Triton – Neptune's Captured Moon

Triton – Neptune's Captured Moon
Artist's representation of the capture of Triton (Mark Garlick/Science Photo Library)

The Solar System's big moons are weird and wonderful. Neptune's Triton has ice volcanoes, a strange “cantaloupe terrain”, and crazy seasons. Of Neptune's fourteen known moons, Triton's mass accounts for 99.7% of the total. Orbiting in the opposite direction to Neptune's rotation, it didn't form near Neptune. But where did it come from?

Naming Triton
Neptune was discovered in 1846 through its gravitational effect on Uranus. When British astronomer John Herschel received news of the discovery, he suggested to his friend William Lassell that he look for Neptunian moons. Just over a week later Lassell had discovered the moon we call Triton.

It wasn't easy to get agreement on a name for the new planet, but astronomers finally settled on Neptune, the Roman sea god. The moon was just Neptune's satellite. In 1880 French astronomer Camille Flammarion suggested naming it Triton. Neptune's son and messenger, Triton was represented as a merman who could blow through his conch shell horn to calm the waves. The suggestion was generally ignored.

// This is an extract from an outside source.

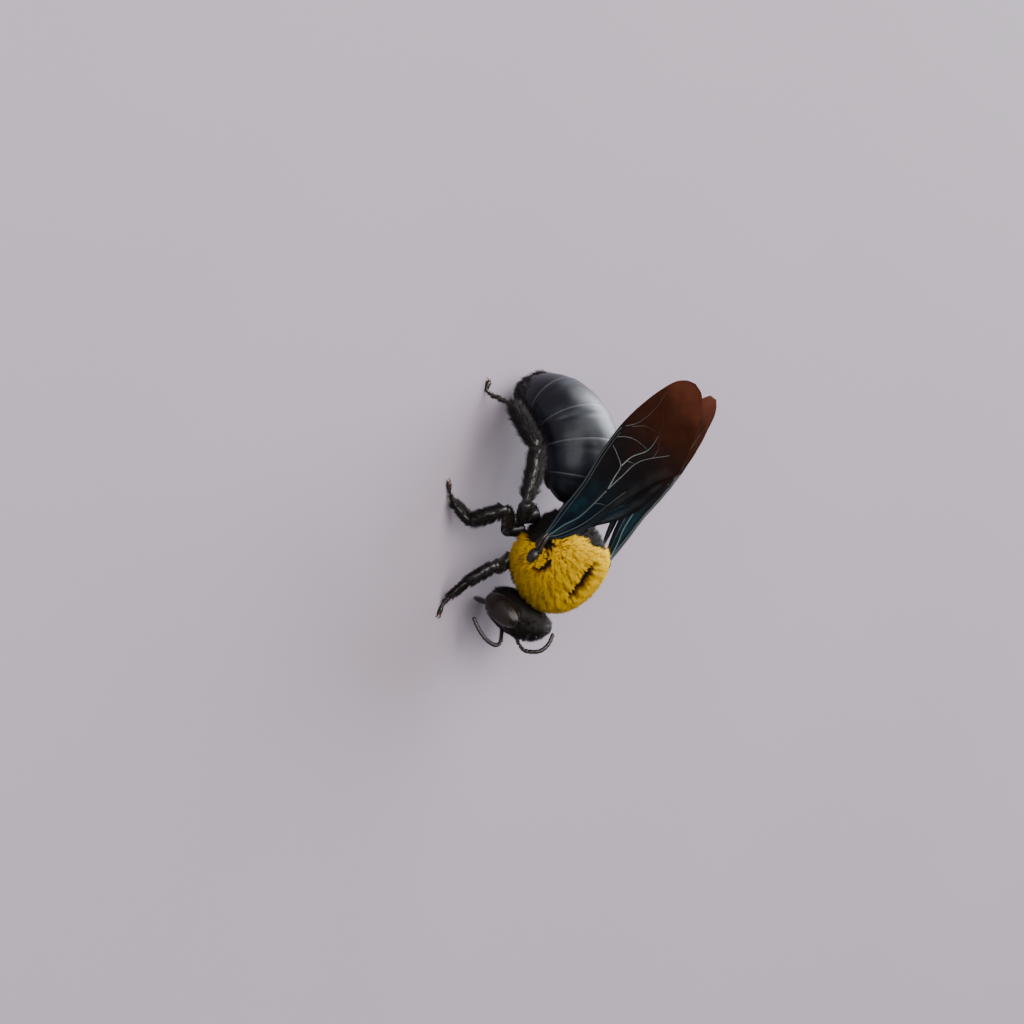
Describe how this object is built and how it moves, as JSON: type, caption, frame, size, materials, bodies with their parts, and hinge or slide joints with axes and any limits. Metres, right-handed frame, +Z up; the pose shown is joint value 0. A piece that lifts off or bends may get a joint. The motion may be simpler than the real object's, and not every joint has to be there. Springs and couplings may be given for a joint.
{
  "type": "museum model of a female carpenter bee",
  "caption": "Still, life-size museum model of a carpenter bee: yellow-haired thorax, glossy black head, legs and curled abdomen, smoky wings raised over its back.",
  "frame": {"origin": "middle of the underside of the model's overall box, on the floor", "axes": "+Z up, -Y the way the bee faces, +X to the bee's left"},
  "size_m": [0.0222, 0.0256, 0.0198],
  "materials": {
    "black cuticle": "glossy black shell with short dark hair",
    "abdomen plate": "polished black plates with a faint blue sheen",
    "yellow coat": "dense upright yellow hair",
    "compound eye": "smooth dark eye with fine facets",
    "smoky wing": "dark smoky brown film with raised veins"
  },
  "bodies": {
    "root": {"thorax": "yellow coat", "head": "black cuticle", "eye_right": "compound eye", "eye_left": "compound eye", "mandible_right": "black cuticle", "mandible_left": "black cuticle", "scape_right": "black cuticle", "scape_left": "black cuticle", "flagellum_right": "black cuticle", "flagellum_left": "black cuticle", "tegula_right": "black cuticle", "tegula_left": "black cuticle", "abdomen_1": "abdomen plate", "abdomen_2": "abdomen plate", "abdomen_3": "abdomen plate", "abdomen_4": "abdomen plate", "abdomen_5": "abdomen plate", "abdomen_6": "abdomen plate", "forewing_right": "smoky wing", "forewing_left": "smoky wing", "hindwing_right": "smoky wing", "hindwing_left": "smoky wing", "coxa_front_right": "black cuticle", "coxa_front_left": "black cuticle", "femur_front_right": "black cuticle", "femur_front_left": "black cuticle", "tibia_front_right": "black cuticle", "tibia_front_left": "black cuticle", "basitarsus_front_right": "black cuticle", "basitarsus_front_left": "black cuticle", "foot_front_right": "black cuticle", "foot_front_left": "black cuticle", "coxa_mid_right": "black cuticle", "coxa_mid_left": "black cuticle", "femur_mid_right": "black cuticle", "femur_mid_left": "black cuticle", "tibia_mid_right": "black cuticle", "tibia_mid_left": "black cuticle", "basitarsus_mid_right": "black cuticle", "basitarsus_mid_left": "black cuticle", "foot_mid_right": "black cuticle", "foot_mid_left": "black cuticle", "coxa_hind_right": "black cuticle", "coxa_hind_left": "black cuticle", "femur_hind_right": "black cuticle", "femur_hind_left": "black cuticle", "tibia_hind_right": "black cuticle", "tibia_hind_left": "black cuticle", "basitarsus_hind_right": "black cuticle", "basitarsus_hind_left": "black cuticle", "foot_hind_right": "black cuticle", "foot_hind_left": "black cuticle"}
  },
  "joints": []
}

In fact, no name was needed until 1949 when Gerard Kuiper discovered a second Neptunian moon. He named it Nereid after the sea nymphs who were Neptune's attendants. Following this discovery, the largest moon was finally named.

Comparing Triton with other moons
Triton is the seventh largest Solar System moon. A diameter of 2700 km (1680 mi) makes it almost as large as Jupiter's moon Europa, though Europa is 50% denser.

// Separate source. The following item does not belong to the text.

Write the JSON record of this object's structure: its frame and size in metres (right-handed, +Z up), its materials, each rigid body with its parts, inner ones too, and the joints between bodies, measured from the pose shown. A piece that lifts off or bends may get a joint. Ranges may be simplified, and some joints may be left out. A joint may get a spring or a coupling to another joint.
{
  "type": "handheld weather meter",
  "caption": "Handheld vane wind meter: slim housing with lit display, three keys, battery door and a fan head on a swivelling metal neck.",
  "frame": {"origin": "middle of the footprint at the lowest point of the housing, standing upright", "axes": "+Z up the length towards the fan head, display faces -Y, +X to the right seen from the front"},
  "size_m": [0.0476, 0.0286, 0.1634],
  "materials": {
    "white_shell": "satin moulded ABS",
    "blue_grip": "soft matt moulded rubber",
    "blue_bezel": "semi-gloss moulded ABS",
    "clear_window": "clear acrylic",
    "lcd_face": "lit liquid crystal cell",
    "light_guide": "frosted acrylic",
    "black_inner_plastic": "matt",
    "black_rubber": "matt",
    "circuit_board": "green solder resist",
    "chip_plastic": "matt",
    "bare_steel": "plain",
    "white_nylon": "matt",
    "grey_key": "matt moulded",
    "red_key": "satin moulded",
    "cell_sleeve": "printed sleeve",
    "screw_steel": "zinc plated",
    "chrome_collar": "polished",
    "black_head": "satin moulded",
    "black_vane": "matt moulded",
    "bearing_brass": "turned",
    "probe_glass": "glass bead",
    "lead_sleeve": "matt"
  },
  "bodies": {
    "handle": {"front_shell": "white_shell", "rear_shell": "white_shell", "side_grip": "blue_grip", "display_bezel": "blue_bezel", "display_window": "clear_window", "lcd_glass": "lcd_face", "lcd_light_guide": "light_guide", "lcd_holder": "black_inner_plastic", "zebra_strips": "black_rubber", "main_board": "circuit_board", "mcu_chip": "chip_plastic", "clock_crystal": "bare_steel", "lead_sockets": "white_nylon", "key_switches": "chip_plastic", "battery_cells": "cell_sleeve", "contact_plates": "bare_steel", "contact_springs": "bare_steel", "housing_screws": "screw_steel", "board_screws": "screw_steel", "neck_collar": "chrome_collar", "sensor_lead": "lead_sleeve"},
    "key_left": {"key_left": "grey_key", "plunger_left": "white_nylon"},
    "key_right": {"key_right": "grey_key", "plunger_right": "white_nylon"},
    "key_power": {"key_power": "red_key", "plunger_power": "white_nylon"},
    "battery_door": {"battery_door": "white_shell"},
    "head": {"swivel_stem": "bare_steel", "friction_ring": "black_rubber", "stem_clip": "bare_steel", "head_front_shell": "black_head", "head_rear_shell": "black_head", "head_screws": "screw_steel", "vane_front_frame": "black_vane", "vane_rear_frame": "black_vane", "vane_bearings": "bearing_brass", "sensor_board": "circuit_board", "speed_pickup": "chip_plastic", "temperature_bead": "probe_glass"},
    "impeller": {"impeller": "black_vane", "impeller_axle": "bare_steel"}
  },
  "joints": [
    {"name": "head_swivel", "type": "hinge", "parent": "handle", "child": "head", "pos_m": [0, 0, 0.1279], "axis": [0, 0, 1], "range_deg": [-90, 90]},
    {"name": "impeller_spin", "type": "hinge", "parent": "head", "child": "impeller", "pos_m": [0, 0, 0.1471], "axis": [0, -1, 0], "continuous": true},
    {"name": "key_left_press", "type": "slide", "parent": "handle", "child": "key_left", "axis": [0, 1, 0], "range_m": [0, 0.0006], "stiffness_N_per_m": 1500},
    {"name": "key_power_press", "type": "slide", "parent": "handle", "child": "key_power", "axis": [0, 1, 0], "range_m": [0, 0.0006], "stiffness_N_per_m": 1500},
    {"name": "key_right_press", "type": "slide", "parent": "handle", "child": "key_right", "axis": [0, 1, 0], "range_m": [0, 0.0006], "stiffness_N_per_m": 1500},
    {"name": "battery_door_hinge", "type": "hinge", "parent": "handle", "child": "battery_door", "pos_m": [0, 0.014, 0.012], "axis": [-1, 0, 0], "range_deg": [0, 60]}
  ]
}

Triton is around the same distance from Neptune as our Moon is from Earth. As with other moons, Triton always keeps the same side to the planet, making a day the same length as a month. However, Triton takes less than six days to whiz around Neptune. This is because of the stronger gravity of massive Neptune. If Triton had moved as slowly as our Moon, it would have been broken apart or pulled into its planet long ago.

Triton's orbit is bizarre for such a large object. Although it's almost perfectly circular, it's highly tilted to Neptune's orbit. Its axis of rotation is also tilted so much that the polar and equatorial regions point alternately at the Sun, causing extreme seasonal changes.

Yet the most surprising feature of Triton's orbit is that it's retrograde – it orbits in the opposite direction to Neptune's spin. Since the Solar System formed from a debris disk revolving around the Sun, the planets and their major moons tend to orbit in the same direction as the rotation of the Sun. But sometime in its history, Triton came crashing into the Neptunian system from elsewhere, disrupting the existing moons, and ending up in its peculiar orbit as a captured object.

Geology and surface features
Triton is a reddish color, probably the result of reactions of methane ice with ultraviolet radiation. There are polar icecaps, but they're made of frozen nitrogen and methane, not water. Over half of Triton's surface is frozen nitrogen. The rest is water ice and frozen carbon dioxide with traces of methane and carbon monoxide.

A unique feature is the extensive cantaloupe terrain of Triton's western hemisphere. Made up of of smoothly curved depressions 30-40 km in diameter, it resembles the skin of a cantaloupe melon.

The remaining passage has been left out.